Clarity: This paper provides enough background information, but the evaluation section is not well organized and makes me confused. - Sec 5.2 Fig.7 looks good to me, but I think it is just a microbenchmark because it only tests four small cases. Then Fig.8, Fig.9, and Fig.10 confuse me a lot. Fig.9 is on GPU but Fig.10 is on CPU. Whether Fig.8 is on GPU or CPU is not documented. I would like to see all these comparisons on both CPU and GPU. - Sec 5.3 The main algorithm (RFEI + CSA + AE) in Fig. 12 performs worse than (RFEI + CSA + DE) on all cases in FIg.12. Why does that happen? Does it mean AE is useless at all?

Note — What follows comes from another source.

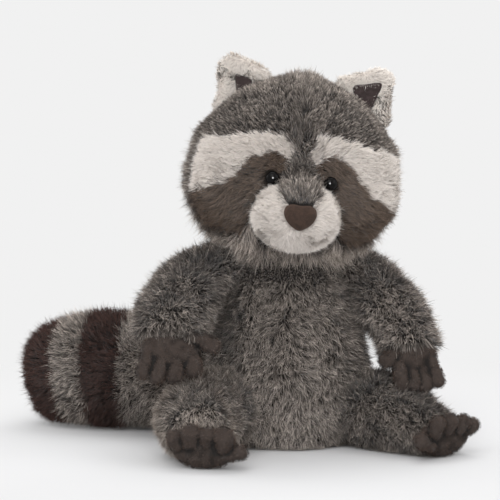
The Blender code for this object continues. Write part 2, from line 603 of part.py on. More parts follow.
def paw(name, centre, matrix, pad_halves, digits, parent=None):
    """A padded oval pad united with its digits; each digit is (start, middle, tip, radius)."""
    turns = np.linspace(0.0, 2.0 * math.pi, PAD_SIDES, endpoint=False)
    rings = []
    for lat in np.radians(PAD_LATITUDES):
        rings.append(np.stack([pad_halves[0] * math.cos(lat) * np.cos(turns),
                               np.full(PAD_SIDES, pad_halves[1] * math.sin(lat)),
                               pad_halves[2] * math.cos(lat) * np.sin(turns)], -1))
    vertices, faces = loft(rings, (0.0, -pad_halves[1], 0.0), (0.0, pad_halves[1], 0.0))
    vertices = placed(vertices, centre, matrix)
    vertices[:, 2] = np.maximum(vertices[:, 2], 0.0)
    body = add_solid(name, vertices, faces, "brown_suede", parent)
    for number, (start, middle, tip, radius) in enumerate(digits, 1):
        line = smooth_curve([start, middle, tip], DIGIT_ROWS)
        radii = radius * np.linspace(DIGIT_ROOT_SHARE, 1.0, DIGIT_ROWS)
        vertices, faces = tube(placed(line, centre, matrix), radii, DIGIT_SIDES, radius, radius,
                               on_floor=True, cap=DIGIT_CAP_ANGLES)
        unite(body, add_solid(name + "_digit_" + str(number), vertices, faces, None, parent))
    return body


def turn_matrix(pitch, roll, yaw):
    """Rotation matrix: pitch about X, then roll about Y, then yaw about Z."""
    return np.array(Euler((pitch, roll, yaw), 'XYZ').to_matrix())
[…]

Relation to Prior Work: This paper clearly discusses the its difference from previous works.

Reproducibility: Yes

Additional Feedback: The overall idea of this paper sounds good. But the evaluation section needs more work to make it clear. Typo: L233: Delete the redundant "2600 MHz" ========== Post Rebuttal Comments ========== Thanks for the response. It clarifies my concerns about the evaluation section, which are accidentally caused by the typo in Fig. 11 and Fig. 12. I would like to raise my score to 7.


Review 3

Summary and Contributions: The authors present an adaptive tensor compilation framework that vastly reduces the time needed to optimize tensor programs (e.g. ML pipelines) while matching or exceeding the performance of state of the art approaches.

Strengths: The performance of neuronal networks is crucial, especially since inference and training can consume vast amounts of compute. Optimizing these programs to run faster and be more efficient is a crucial aspect of ML research and highly relevant to the NeuroIPS audience. The authors demonstrate a significant reduction of time to optimize these models, while maintaining or exceeding the performance of the current state of the art.

Weaknesses: No major weaknesses

Correctness: Yes

Clarity: Very well written

Relation to Prior Work: Yes it relation to prior work is clearly established

Reproducibility: Yes

Additional Feedback: Thank you for writing such a clear and lucid paper, I haven't had the opportunity before to look at learn to compile, but your paper spawned an interest to learn more about the topic.